De certo é que a tempestade de opiniões de especialistas prescrevendo remédios e explicando razoes. Cada um vende soluções simples, únicas, solitárias. Quase milagres. Ou explicam que a culpa é de ninguém.

E a vida é sequestrada por análises, artigos, comentários, reportagens. Todas repetidas. Sem originalidade. Emboloradas, inúteis e sem efeito. Mas sempre expostas de maneira vistosa. Ideias velhas, mas levadas a vitrine como novidade, emolduradas em ideologias já extintas em conceitos já mortos.

Tudo fica intenso.

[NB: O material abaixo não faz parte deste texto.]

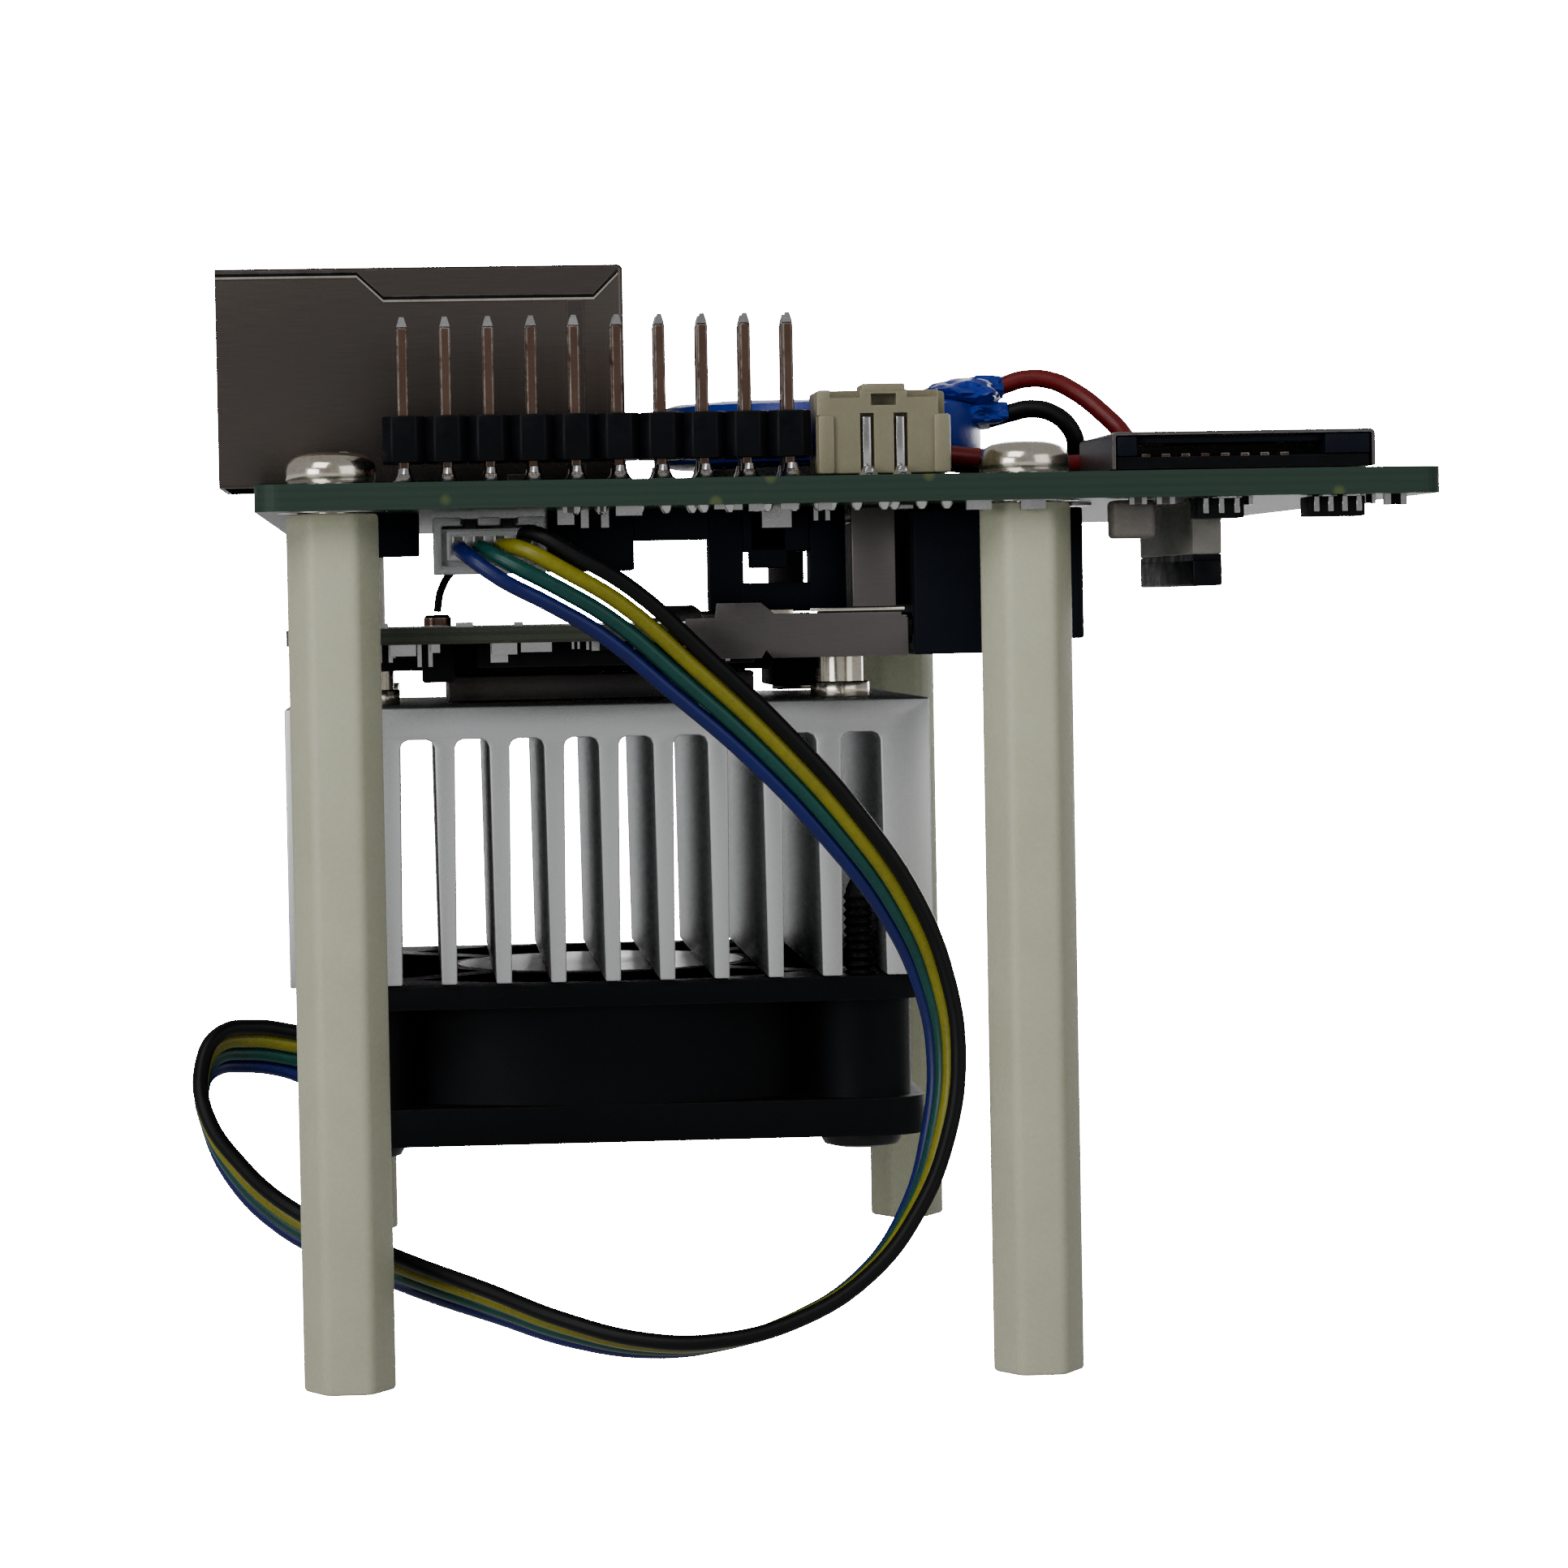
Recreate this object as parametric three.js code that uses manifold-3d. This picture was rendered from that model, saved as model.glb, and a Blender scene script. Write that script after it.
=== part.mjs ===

Tenso. Mas sem solução. Atropela a esperança de melhora. Fica repetitivo. Cansa. Abate o ânimo. Até a gente voltar ao transe. Mergulhar na apatia. Aceitar o absurdo. Continuar produzindo cadáveres sem rosto, sem história. Até esquecer ou acostumar. Vamos levando. Fingindo que isso é vida.

Desse jeito, a gente vai se convencer que civilização é isso mesmo.